A cybersecurity advocacy group on Tuesday called on U.S. President George Bush to focus more resources on computer issues and elevate the top IT security position at the U.S. Department of Homeland Security (DHS) to the assistant secretary level.
The Cyber Security Industry Alliance (CSIA) called on the White House to institute or promote 12 of the group's recommendations, including Senate ratification of the Council of Europe’s Convention on Cybercrime, and the assignment of a federal agency to track the costs of cyber attacks.
"Everyone's saying this is costing us billions of dollars a year," said Paul Kurtz, executive director of CSIA and one of the developers of the President’s National Strategy to Secure Cyberspace. "But do we really have a firm handle on this ... and how do we know if we're doing better?"
Some of CSIA's recommendations were included in the Bush Administration's cybersecurity strategy, released in February 2003. The strategy calls for the U.S. government to encourage other nations to approve the Convention on Cybercrime, but it doesn't call on the U.S. Senate to ratify the convention.
"We kind of overlooked the fact that we needed to have the Senate ratify the convention itself," said Kurtz, former special assistant to the president and senior director for critical infrastructure protection on the White House’s Homeland Security Council.
A White House spokesman didn't immediately return a phone call seeking comment on the CSIA recommendations.

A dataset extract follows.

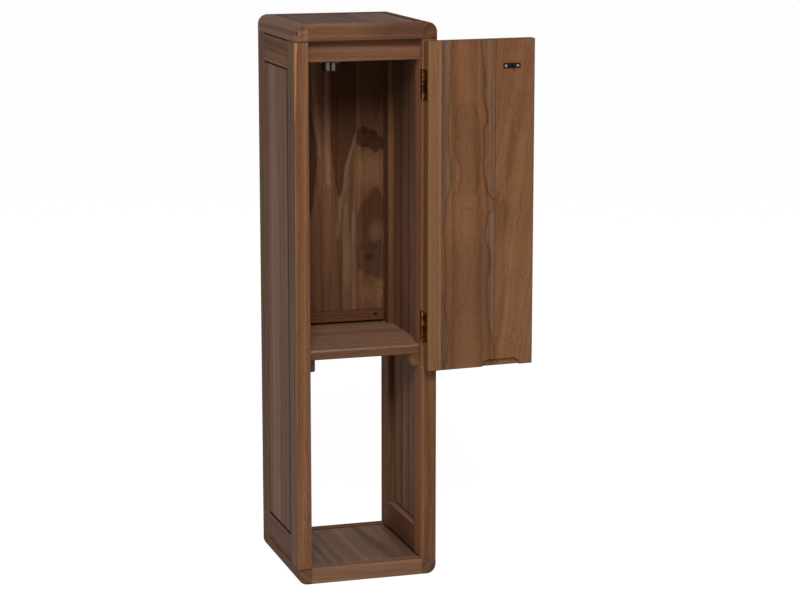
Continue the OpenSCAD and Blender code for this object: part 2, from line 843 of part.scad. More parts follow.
// Block that slides under the mounting plate, with its axle pin and a pocket for the spring
module catch_carriage(side) {
    color(bright_steel) on_roller(side) difference() {
        union() {
            block([-carriage_half, -carriage_half, carriage_low],
                  [carriage_half, carriage_half, carriage_high]);
            translate([0, 0, catch_low]) cylinder(d = axle_d, h = carriage_low - catch_low + over);
        }
        translate([carriage_half - spring_pocket, 0, (carriage_low + carriage_high) / 2]) rotate([0, 90, 0])
            cylinder(d = spring_d + 2 * glue_gap, h = spring_pocket + over);
    }
}

module catch_roller(side) {
    color(roller_grey) on_roller(side) translate([0, 0, roller_low]) difference() {
        round_bar(roller_d / 2, roller_h, ease / 2);
        translate([0, 0, -over]) cylinder(r = axle_d / 2 + pin_gap, h = roller_h + 2 * over);
    }
}

// Coil of round wire along +Z, one unbroken tube
module coil(d, wire, l, turns) {
    steps = turns * 12;
    sides = 6;
    r = (d - wire) / 2;
    rise = (l - wire) / steps;
    points = [for (i = [0:steps], j = [0:sides - 1])
        let (a = i * 30, b = j * 360 / sides, q = r + wire / 2 * cos(b))
        [q * cos(a), q * sin(a), wire / 2 + i * rise + wire / 2 * sin(b)]];
    walls = [for (i = [0:steps - 1], j = [0:sides - 1])
        let (k = (j + 1) % sides)
        each [[i * sides + j, i * sides + k, (i + 1) * sides + k],
              [i * sides + j, (i + 1) * sides + k, (i + 1) * sides + j]]];
    first = [for (j = [1:sides - 2]) [0, j + 1, j]];
    last = [for (j = [1:sides - 2]) [steps * sides, steps * sides + j, steps * sides + j + 1]];
    polyhedron(points, concat(walls, first, last));
}

module catch_spring(side) {
    start = carriage_half - spring_pocket + glue_gap / 2;
    stop = (catch_bay - roller_pitch) / 2 - glue_gap / 2;
    color(bright_steel) on_roller(side) translate([start, 0, (carriage_low + carriage_high) / 2])
        rotate([0, 90, 0]) coil(spring_d, spring_wire, stop - start, spring_turns);
}

corner_rail(-1, true);  // top_left_corner_rail
corner_rail(1, true);  // top_right_corner_rail
cross_rail(true, true);  // top_front_rail
cross_rail(false, true);  // top_back_rail
slab_board(0, true);  // top_left_board
slab_board(1, true);  // top_middle_board
slab_board(2, true);  // top_right_board
corner_rail(-1, false);  // base_left_corner_rail
corner_rail(1, false);  // base_right_corner_rail
cross_rail(true, false);  // base_front_rail
cross_rail(false, false);  // base_back_rail
slab_board(0, false);  // base_left_board
slab_board(1, false);  // base_middle_board
slab_board(2, false);  // base_right_board
stile(-1, true);  // left_front_stile
stile(-1, false);  // left_back_stile
side_rail(-1, false);  // left_top_rail
side_rail(-1, true);  // left_bottom_rail
side_board(-1, true);  // left_front_board
side_board(-1, false);  // left_back_board
stile(1, true);  // right_front_stile
stile(1, false);  // right_back_stile
side_rail(1, false);  // right_top_rail
side_rail(1, true);  // right_bottom_rail
side_board(1, true);  // right_front_board
side_board(1, false);  // right_back_board
head_rail();
back_board(1);  // back_board_1
back_board(2);  // back_board_2
back_board(3);  // back_board_3
back_board(4);  // back_board_4
hanging_rail(1);  // upper_hanging_rail
hanging_rail(0);  // lower_hanging_rail
shelf_board(true);  // shelf_front_board
shelf_board(false);  // shelf_back_board
cleat(-1);  // left_cleat
cleat(1);  // right_cleat
cleat_screws();
dowels();
door_hinge_board();
door_middle_board();
door_free_board();
frame_leaf(hinge_zs[1]);  // upper_hinge_frame_leaf
door_leaf(hinge_zs[1]);  // upper_hinge_door_leaf
frame_leaf(hinge_zs[0]);  // lower_hinge_frame_leaf
door_leaf(hinge_zs[0]);  // lower_hinge_door_leaf
hinge_pins();
frame_hinge_screws();
door_hinge_screws();
strike_plate();
strike_screws();
catch_housing();
catch_screws();
catch_carriage(-1);  // catch_left_carriage
catch_carriage(1);  // catch_right_carriage
catch_roller(-1);  // catch_left_roller
catch_roller(1);  // catch_right_roller
catch_spring(-1);  // catch_left_spring
catch_spring(1);  // catch_right_spring
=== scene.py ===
"""Looks for the tall bathroom cabinet: oiled solid wood, brass butt hinges and a black roller catch.

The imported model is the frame: every board is a softened copy of its solid, sawn from a log of its own, so that
the growth rings on its faces, edges and ends belong together. Sizes are in metres, but for those of a board's log
and marks, which are in millimetres.
"""
from __future__ import annotations

import json
import logging
import math
from dataclasses import dataclass, field
from enum import Enum
from functools import reduce
from typing import Sequence, Union

import bmesh
import bpy
from mathutils import Euler, Matrix, Vector

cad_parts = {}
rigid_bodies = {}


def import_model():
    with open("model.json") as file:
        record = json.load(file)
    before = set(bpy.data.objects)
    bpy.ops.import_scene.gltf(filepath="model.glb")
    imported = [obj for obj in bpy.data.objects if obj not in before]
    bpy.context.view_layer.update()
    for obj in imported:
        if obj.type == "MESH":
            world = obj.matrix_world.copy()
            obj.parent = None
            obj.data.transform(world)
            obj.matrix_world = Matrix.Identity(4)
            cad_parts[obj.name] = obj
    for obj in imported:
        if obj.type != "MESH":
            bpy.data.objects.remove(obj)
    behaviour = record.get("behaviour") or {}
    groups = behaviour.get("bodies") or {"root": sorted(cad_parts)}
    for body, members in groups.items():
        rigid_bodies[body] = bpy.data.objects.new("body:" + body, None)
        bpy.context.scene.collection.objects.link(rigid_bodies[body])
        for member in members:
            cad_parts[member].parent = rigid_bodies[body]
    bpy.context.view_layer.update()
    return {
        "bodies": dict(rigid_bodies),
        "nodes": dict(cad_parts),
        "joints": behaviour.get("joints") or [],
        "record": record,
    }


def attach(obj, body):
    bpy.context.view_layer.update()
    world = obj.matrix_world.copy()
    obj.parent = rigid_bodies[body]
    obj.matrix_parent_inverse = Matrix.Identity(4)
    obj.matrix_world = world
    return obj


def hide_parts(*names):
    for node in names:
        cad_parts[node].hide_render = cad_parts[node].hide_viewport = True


LOG = logging.getLogger("cabinet")
Socket = bpy.types.NodeSocket
Number = Union[float, Socket]
Colour = tuple[float, float, float]
MM = 0.001
WELD = 2e-6
CENTRE = (0.5, 0.5, 0.5)
ORIGIN = (0.0, 0.0, 0.0)
ALONG_Z = Vector((0.0, 0.0, 1.0))
SEED_SHARES = (1.7, 0.9, 2.3)
BENDS = (((7.0, 7.0, 1.4), "Wander"), ((34.0, 34.0, 8.0), "Curl"))
RAGGED = (((30.0, 30.0, 12.0), 0.008), ((95.0, 95.0, 46.0), 0.0036), ((300.0, 300.0, 110.0), 0.0012))
YEARS, BROAD, BROAD_SEED = 110.0, 75.0, 3.7
FIBRES, PORES = (520.0, 520.0, 8.0), (1500.0, 1500.0, 60.0)
STREAKS, TONES = (75.0, 75.0, 1.3), (11.0, 11.0, 1.8)
ARRIS_SPOT_SCALE, SCRATCHES, CLOUDS = (60.0, 60.0, 14.0), (900.0, 900.0, 90.0), 160.0
RING_RISE, RING_CLOSE, RING_WEAKEST = 2.2, (0.9, 1.0), 0.25
BAND_STEP, PORE_STEP, END_STEP, ARRIS_SPOT_STEP, ARRIS_REACH = (0.25, 0.75), (0.60, 0.72), (0.55, 0.9), (0.25, 0.7), 2.5
ARC_WAVES, ARC_BREAKS, ARC_BREAK_STEP = (45.0, 45.0, 0.0), (110.0, 60.0, 0.0), (0.34, 0.56)
ARC_LINE_STEP, ARC_SIDE_STEP, ARC_INNER_STEP = (0.22, 0.5), (-0.35, 0.15), (1.0, 0.7)
DARK_STREAK, GREY_STREAK = (0.50, 0.70), (0.50, 0.32)
TONE_RANGE, FIBRE_SHADE, PORE_SHADE = (0.84, 1.16), 0.34, 0.78
NEAR_HEART, PITH, PITH_DEPTH = 20.0, (1.5 * MM, 4.5 * MM), 0.7
# The last of these lightens the long edges, for wear and a painted highlight.
LINE_SHADE, PITH_SHADE, END_SHADE, ARRIS_LIGHT = 0.45, 0.4, 0.5, 1.5
RIM, HALO, HALO_DEPTH = (2.2 * MM, 0.2 * MM), (8.0 * MM, 0.0), 0.35
ROUGH_RANGE, PORE_ROUGH, WOOD_SHINE, WOOD_BUMP = (0.56, 0.72), 0.12, 0.035, (0.5, 0.0003)
FIBRE_HEIGHT, RING_HEIGHT = 0.5, 0.3
STAIN_STEP, STAIN_ROUGH, METAL_ROUGH, METAL_BUMP = 0.24, 0.10, (0.75, 1.3), (0.25, 0.00008)
OVAL = {"X": 0.0, "Z": 0.0, "Across": 0.0, "Up": 0.0, "Half_Across": 0.01, "Half_Up": 0.01, "Lean": 0.0}


def srgb(*values: int) -> Colour:
    """Turns red, green and blue from 0 to 255, as they look on a screen, into scene values."""
    return tuple(v / 12.92 if v <= 0.04045 else ((v + 0.055) / 1.055) ** 2.4 for v in (n / 255.0 for n in values))


def extent(points: Sequence[Vector]) -> tuple[Vector, Vector]:
    """Lowest and highest corner of the box round some points."""
    return tuple(Vector([pick(p[i] for p in points) for i in range(3)]) for pick in (min, max))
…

CSIA also called on the U.S. government to increase research and development funding for cybersecurity, to form a task force to develop actions that will secure digital control systems used by utilities, and to establish and test an emergency coordination network that would function in the case of a large cyber attack. Such a network wouldn't have to be a "hundred billion dollar" project, but could start with efforts as simple as tabletop scenario response exercises, Kurtz said.
"Bottom line here is, we do not have established means, protocols, procedures in place if we have large-scale disruption on our Internet," Kurtz said. "What happens if the Internet drops out below us? We haven't really thought those issues through as a country."
Kurtz stopped short of saying the Bush administration is doing a bad job in protecting cybersecurity. After the Sept. 11, 2001, terrorist attacks on the U.S., it's not surprising that cybersecurity has been given a lower priority than some physical security issues, he said.
"I've been trying to keep all the focus forward-looking," he said. "What we're doing now is putting our hand up and saying, 'We rely on these information networks.' It's time that cybersecurity gets bigger play. I'm not trying to paint the White House in a corner. I'm trying to be constructive and point it down the road."
CSIA and other tech groups have pushed for an assistant secretary for cybersecurity position at DHS even before Amit Yoran, former director of cybersecurity at DHS, resigned in September, reportedly because of a lack of focus on cybersecurity at DHS. Yoran attended a CSIA press conference in Washington, D.C., where the organization unveiled its cybersecurity recommendations.